Mohamed O. Khalifa received the B.S. degree in electrical and electronic engineering from the University of Khartoum, Khartoum, Sudan, in 2010 and the M.S. degree in electrical engineering from the King Fahd University of Petroleum and Minerals, Dhahran, KSA, in 2015. He is currently working toward the Ph.D. degree in electrical and computer engineering with Oakland University, Rochester, MI, USA.

He served as a Research Assistant with the King Fahd University of Petroleum and Minerals; as a Visiting Graduate Intern with I-Radio Lab within the School of Engineering, University of Calgary, Calgary, AB, Canada; and a Research Assistant with Applied EMAG and Wireless Lab at Oakland University from 2012 to 2018. He has been employed with Ficosa North America, Madison Heights, MI, USA, from 2018 to 2019 and then with Molex LLC, Grand Blanc, MI, USA, from 2019 until present. His research interests reside in the areas of power amplifier design and linearization techniques and applied electromagnetics with emphasis on antenna measurements, antenna modeling/analysis, and antenna design. He has authored/co-authored around 13 technical papers and is an inventor on 3 patents.
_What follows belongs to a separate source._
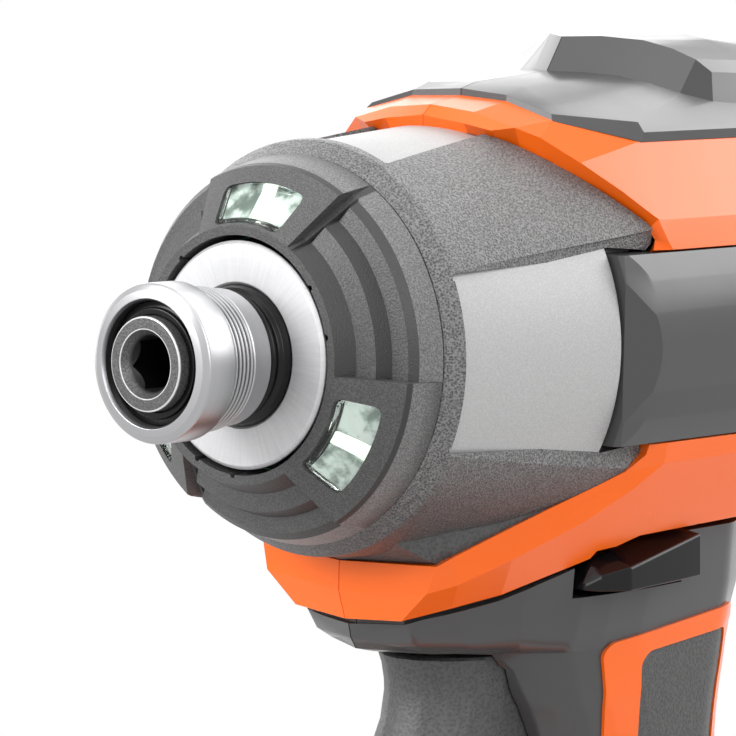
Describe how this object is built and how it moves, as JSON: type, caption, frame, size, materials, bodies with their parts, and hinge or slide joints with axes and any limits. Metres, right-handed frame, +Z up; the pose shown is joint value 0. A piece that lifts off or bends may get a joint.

Ahmad M. Yacoub received the B.S. degree in electrical engineering from the Princess Sumaya University for Technology, Amman, Jordan, in 2014 and the M.S. degree in electrical and computer engineering from Oakland University, Rochester, MI, USA, in 2018. He is currently working toward the Ph.D. degree in electrical and computer engineering with Oakland University.

He served as a Research Assistant with Applied EMAG and Wireless lab at Oakland University from 2016 to 2018. He has been employed with Molex LLC, Grand Blanc, MI, USA, from 2018 until present. His research interests reside in the area of applied electromagnetics with emphasis on antenna measurements, antenna modeling/analysis, and antenna design. He is an inventor/co-inventor of 2 patents.

Daniel N. Aloi received the B.S., M.S., and Ph.D. degrees in electrical engineering from Ohio University, Athens, OH, USA, in 1992, 1996, and 1999, respectively.

He served as a Research Assistant from 1995 to 1999 with the Avionics Engineering Center within the School of Engineering and Computer Science, Ohio University; Summer Intern with Rockwell International, Cedar Rapids, IA, USA; and Senior Project Engineer with OnStar, Incorporated, a subsidiary of General Motors, from 2000 to 2002. He has been employed with the Electrical and Computer Engineering Department, Oakland University, Rochester, MI, USA, from 2002 until present. He is the Founder and Director of the Applied EMAG and Wireless lab at Oakland University. His research interests reside in area of applied electromagnetics with emphasis on antenna measurements, antenna modeling/analysis and antenna design. He has authored/co-authored more than 100 technical papers and is an inventor on 5 patents.

Dr. Aloi is a member of the Institute of Navigation and is a senior member of the Institute of Electrical and Electronics Engineers (IEEE). He has received in excess of $4M in research funding from a variety of federal and private entities including the Federal Aviation Administration, Defense Advanced Research Program Agency (DARPA), and the National Science Foundation (NSF).